I’m still very much a newbie at Docker and containerization (My test
infrastructure is one container on one machine and likely will be for a while,
docker-compose or Kubernetes or anything), but there’s some things I
really appreciate about going through this process:
Virtualization is pretty much the only way I’ve found so far to namespace state and make it completely fungible in a pragmatic manner. Sure, there’s tools to create “virtual environments” for a particular language, such as
conda envfor Python, the JVM for Java and Java-based languages, etc., but you ever move into multi-service and multi-language environments, these virtual environments are just too constricted in scope. With
docker, or other virtualization service, you never have to worry about that unless you approach the limits of
docker’s capabilities, which are much further away.
Virtualization in the manner I did it is fairly cheap, in terms of total resource utilization and developer upfront effort. This makes it very appealing as the rate of return is amplified that much more. I can’t speak to actual distributed systems, or other virtualization runtimes such as
nvidia-docker, which likely are more complex. I also can’t speak to development setups using virtualization, such as Vagrant, although I’ve heard good things.
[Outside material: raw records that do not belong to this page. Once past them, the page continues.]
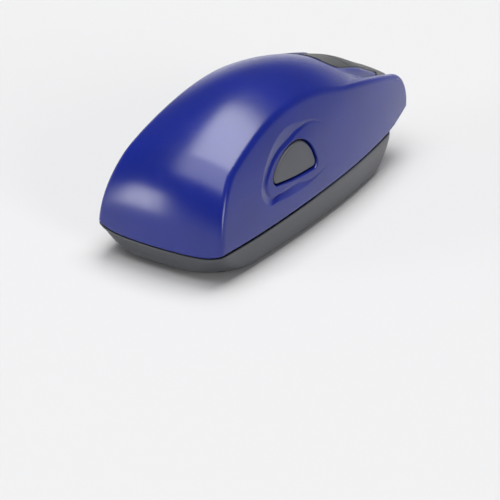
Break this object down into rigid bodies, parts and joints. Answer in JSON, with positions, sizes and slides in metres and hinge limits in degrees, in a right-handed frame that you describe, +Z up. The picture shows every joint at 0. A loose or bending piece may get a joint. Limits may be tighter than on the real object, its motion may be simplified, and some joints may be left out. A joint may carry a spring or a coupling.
{
  "type": "pocket self-inking stamp",
  "caption": "Pocket self-inking stamp: a glossy indigo curved housing with side buttons, hinged at the tail to a grey base that holds the ink pad under the text plate.",
  "frame": {"origin": "bottom centre of the closed stamp's bounding box", "axes": "+X from the nose to the hinged tail, +Y to the right side, +Z up from the base to the top of the housing"},
  "size_m": [0.0741, 0.0294, 0.0267],
  "materials": {
    "indigo_plastic": "glossy, slightly translucent",
    "dark_grey_plastic": "satin",
    "mid_grey_plastic": "satin",
    "button_grey_plastic": "satin",
    "base_grey_plastic": "satin",
    "black_plastic": "satin",
    "pale_foam": "matte cut foam",
    "stamp_rubber": "matte laser-cut rubber",
    "pad_felt": "inked felt",
    "pin_steel": "drawn",
    "spring_steel": "drawn wire"
  },
  "bodies": {
    "base": {"base_shell": "base_grey_plastic", "base_rim_frame": "black_plastic", "ink_tray": "black_plastic", "ink_pad": "pad_felt", "centre_tooth": "base_grey_plastic", "left_hook": "base_grey_plastic", "right_hook": "base_grey_plastic", "left_lug": "base_grey_plastic", "right_lug": "base_grey_plastic"},
    "housing": {"housing_cover": "indigo_plastic", "top_insert": "dark_grey_plastic", "barrel_skirt": "mid_grey_plastic", "hinge_pin": "pin_steel", "chassis": "black_plastic", "plate_holder": "black_plastic", "foam_layer": "pale_foam", "text_die": "stamp_rubber", "left_button_spring": "spring_steel", "right_button_spring": "spring_steel"},
    "left_push": {"left_button": "button_grey_plastic", "left_catch_arm": "button_grey_plastic"},
    "right_push": {"right_button": "button_grey_plastic", "right_catch_arm": "button_grey_plastic"}
  },
  "joints": [
    {"name": "opening", "type": "hinge", "parent": "base", "child": "housing", "pos_m": [0.03135, 0, 0.0111], "axis": [0, 1, 0], "range_deg": [0, 175]},
    {"name": "left_press", "type": "slide", "parent": "housing", "child": "left_push", "axis": [0, 1, 0], "range_m": [0, 0.0012], "stiffness_N_per_m": 400, "springref_m": -0.0015, "deforming": ["left_button_spring"]},
    {"name": "right_press", "type": "slide", "parent": "housing", "child": "right_push", "axis": [0, -1, 0], "range_m": [0, 0.0012], "stiffness_N_per_m": 400, "springref_m": -0.0015, "deforming": ["right_button_spring"]}
  ]
}
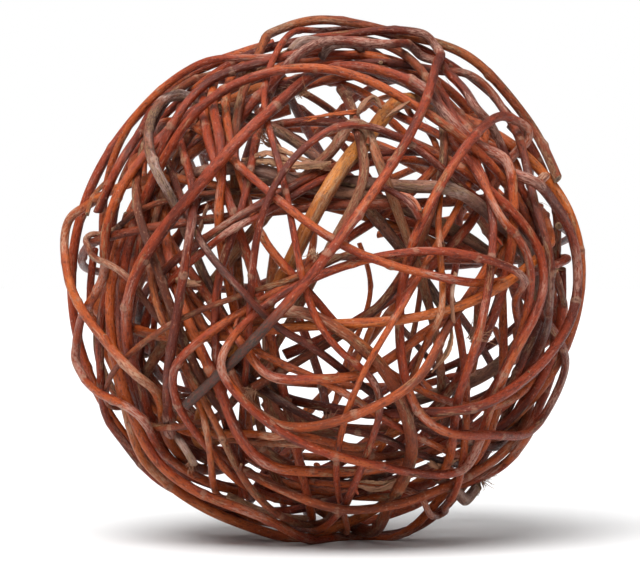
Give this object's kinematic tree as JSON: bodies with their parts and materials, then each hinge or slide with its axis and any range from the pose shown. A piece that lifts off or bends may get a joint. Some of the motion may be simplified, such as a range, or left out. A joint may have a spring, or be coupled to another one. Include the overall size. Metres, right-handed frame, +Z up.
{
  "type": "decorative sphere",
  "caption": "Open ball wound by hand from long thin willow rods that run over and under each other; a hollow ornament that stands on its lowest rods.",
  "frame": {"origin": "on the ground plane, under the middle of the ball's outline", "axes": "+Z up, +X to the right and -Y towards the viewer as the ball is seen in the picture"},
  "size_m": [0.2024, 0.1938, 0.2034],
  "materials": {
    "bark_red": "satin",
    "bark_orange": "satin",
    "bark_dark": "satin",
    "bark_brown": "satin",
    "bark_grey": "matte"
  },
  "bodies": {
    "root": {"willow_rod_01": "bark_red", "willow_rod_02": "bark_red", "willow_rod_03": "bark_red", "willow_rod_04": "bark_red", "willow_rod_05": "bark_brown", "willow_rod_06": "bark_red", "willow_rod_07": "bark_red", "willow_rod_08": "bark_red", "willow_rod_09": "bark_red", "willow_rod_10": "bark_grey", "willow_rod_11": "bark_red", "willow_rod_12": "bark_orange", "willow_rod_13": "bark_red", "willow_rod_14": "bark_brown", "willow_rod_15": "bark_dark", "willow_rod_16": "bark_red", "willow_rod_17": "bark_red", "willow_rod_18": "bark_red", "willow_rod_19": "bark_red", "willow_rod_20": "bark_brown", "willow_rod_21": "bark_orange", "willow_rod_22": "bark_red", "willow_rod_23": "bark_red", "willow_rod_24": "bark_orange", "willow_rod_25": "bark_brown", "willow_rod_26": "bark_orange", "willow_rod_27": "bark_grey", "willow_rod_28": "bark_grey", "willow_rod_29": "bark_orange", "willow_rod_30": "bark_orange", "willow_rod_31": "bark_red", "willow_rod_32": "bark_red", "willow_rod_33": "bark_red", "willow_rod_34": "bark_dark", "willow_rod_35": "bark_red", "willow_rod_36": "bark_orange", "willow_rod_37": "bark_red", "willow_rod_38": "bark_red", "willow_rod_39": "bark_orange", "willow_rod_40": "bark_brown", "willow_rod_41": "bark_red", "willow_rod_42": "bark_red", "willow_rod_43": "bark_brown", "willow_rod_44": "bark_brown", "willow_rod_45": "bark_red", "willow_rod_46": "bark_dark", "willow_rod_47": "bark_red", "willow_rod_48": "bark_red", "willow_rod_49": "bark_orange", "willow_rod_50": "bark_orange", "willow_rod_51": "bark_brown", "willow_rod_52": "bark_dark", "willow_rod_53": "bark_dark", "willow_rod_54": "bark_red", "willow_rod_55": "bark_red", "willow_rod_56": "bark_red", "willow_rod_57": "bark_dark", "willow_rod_58": "bark_red", "willow_rod_59": "bark_red", "willow_rod_60": "bark_brown"}
  },
  "joints": []
}
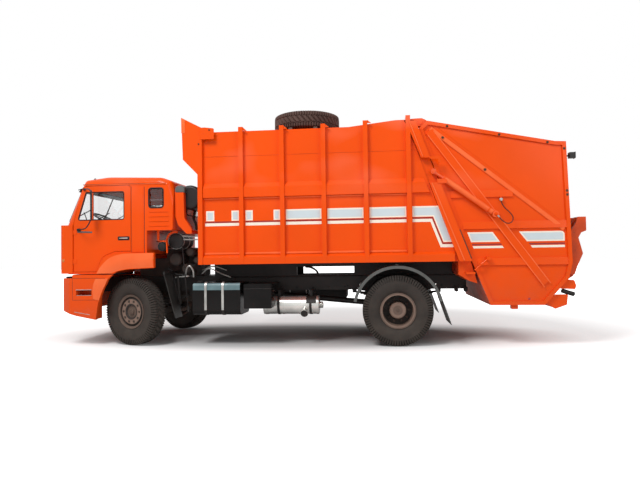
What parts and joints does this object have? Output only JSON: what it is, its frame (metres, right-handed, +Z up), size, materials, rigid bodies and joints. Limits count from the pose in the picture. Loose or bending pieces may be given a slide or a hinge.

Infrastructure setup was the keystone in a long journey to automating testing
for this project. Now in pull requests, I can say to the code reviewer on pull
requests to check out this branch, build the distribution, and execute this one
script in order to run all the tests, instead of digging all the way down into
site-packages to find the tests and run them as a one-step process. Much
simpler to understand and get started with, with corresponding benefits to
onboarding and test coverage. With the requirements I have on my roadmap, it
will be a while until I encounter a problem that can’t be tested with the
existing design abstracted implemented so far (e.g. an updated test case schema
and test harness, another Docker container, etc).
Thanks for reading this four-part series! I hope you found it as informative as I found it a joy to write.